Showing posts with label community banks. Show all posts
Showing posts with label community banks. Show all posts

21 January 2009

Starting to Feel Queasey


There is considerable discussion in green circles these days about whether we should support the nationalisation of the banks. We need to be clear about what this means. First, we need to distinguish between ownership and control. At present, the government is taking on ownership of the banks but, because of its ideological revulsion from any sort of economic management, it is not controlling them.

This is an irresponsible and dangerous policy. Brown and Darling appear to have naively believed that, once substantially publicly owned, banks would automatically start acting in the public interest, abandoning a lifetime of self-interested profiteering. They still appear reluctant to appoint citizen directors, or other public-minded experts, to the banks' boards. A green proposal for control of the banks would surely also include their breaking into smaller, regional and local banks with requirements to serve businesses in their local communities with lending facilities.

The more serious question is whether we can afford to support the banks. Where is the money coming from to balance the bad assets of the bankrupt banks? Initially, we were borrowing it from our children. Now we are creating it in return for our financial credibility in the world - hence the precipitate decline in the pound. The end of this road comes when private-sector investors refuse to accept government 'paper', effectively ceasing to believe that the assets and workers of UK plc can make good on the IOUs.

It appears that we are reaching that situation. The value of long-term gilts (money borrowed from investors now that we promise to pay in 30 years' time) is falling. The quantitative easing we have heard so much about is being used only as a bootstrap technique to conceal this unpopularity of government debt. So the Bank of England is providing itself from nowhere with the ability to buy our own national debt.

No country can absorb the sorts of debts that have been produced by reckless bank lending. The policy of quantatitive easing to finance the unfinanceable lacks all credibility and begins to suggest a situation where, by taking on bankrupt businesses, we may be moving towards banktupting our own nation.

13 November 2008

Green New Deal: What's the Deal? And How Green Is It?


Chatter about this mind-catching proposal is everywhere in green circles. My hearty congratulations to the authors who have managed to capture the imagination and direct it towards economics. I've been trying to do that for some time and know how challenging it can be.

It is fairly inevitable in a recession that the government will become a more significant part of our economy. If nothing else, as the economy as a whole shrinks, the public sector grows relative to the private sector, where jobs are dependent on immediate spending. Add to this that, in a civilised society, we pay something to those who are out of work and the balance is bound to shift towards government spending.

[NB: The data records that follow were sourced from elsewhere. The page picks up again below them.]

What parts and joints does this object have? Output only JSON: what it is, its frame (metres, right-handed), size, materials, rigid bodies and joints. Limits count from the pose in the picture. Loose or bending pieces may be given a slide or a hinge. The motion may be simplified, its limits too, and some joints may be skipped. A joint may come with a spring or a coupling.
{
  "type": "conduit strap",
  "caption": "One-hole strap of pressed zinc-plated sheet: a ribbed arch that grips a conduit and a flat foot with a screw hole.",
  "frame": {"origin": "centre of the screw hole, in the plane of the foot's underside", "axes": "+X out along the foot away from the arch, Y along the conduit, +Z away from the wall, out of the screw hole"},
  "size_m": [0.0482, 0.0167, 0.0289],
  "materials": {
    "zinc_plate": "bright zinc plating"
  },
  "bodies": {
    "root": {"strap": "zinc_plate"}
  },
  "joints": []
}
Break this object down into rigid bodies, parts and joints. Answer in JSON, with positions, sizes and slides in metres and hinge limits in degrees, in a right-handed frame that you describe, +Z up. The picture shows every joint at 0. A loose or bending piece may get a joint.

This means our money - either now or in the future - and therefore we have a democratic right to decide how it is spent. Some of the proposals for this spending from Labour and the Tories are very far from green - such as the building of more roads and other vast infrastructure projects. We need to think big but also think local: this would be the heart of a truly green new deal.

For me the priorities for spending would be local green banks, preferably organised as mutuals, which could lend money to small, local businesses according to strict criteria about their sustainability. This would underpin the growth of the local green economy and ensure that we emerged from the recession with a much greener economy.

And more important than money, we should be thinking about food and energy. As the pound sinks on the foreign exchanges we will realise the foolishness of government statements that food security is of no strategic importance. As we negotiate in international markets from a position of weakness we will regret the fact that our main export is financial services. Who will buy? Hardly anybody at all I would have thought.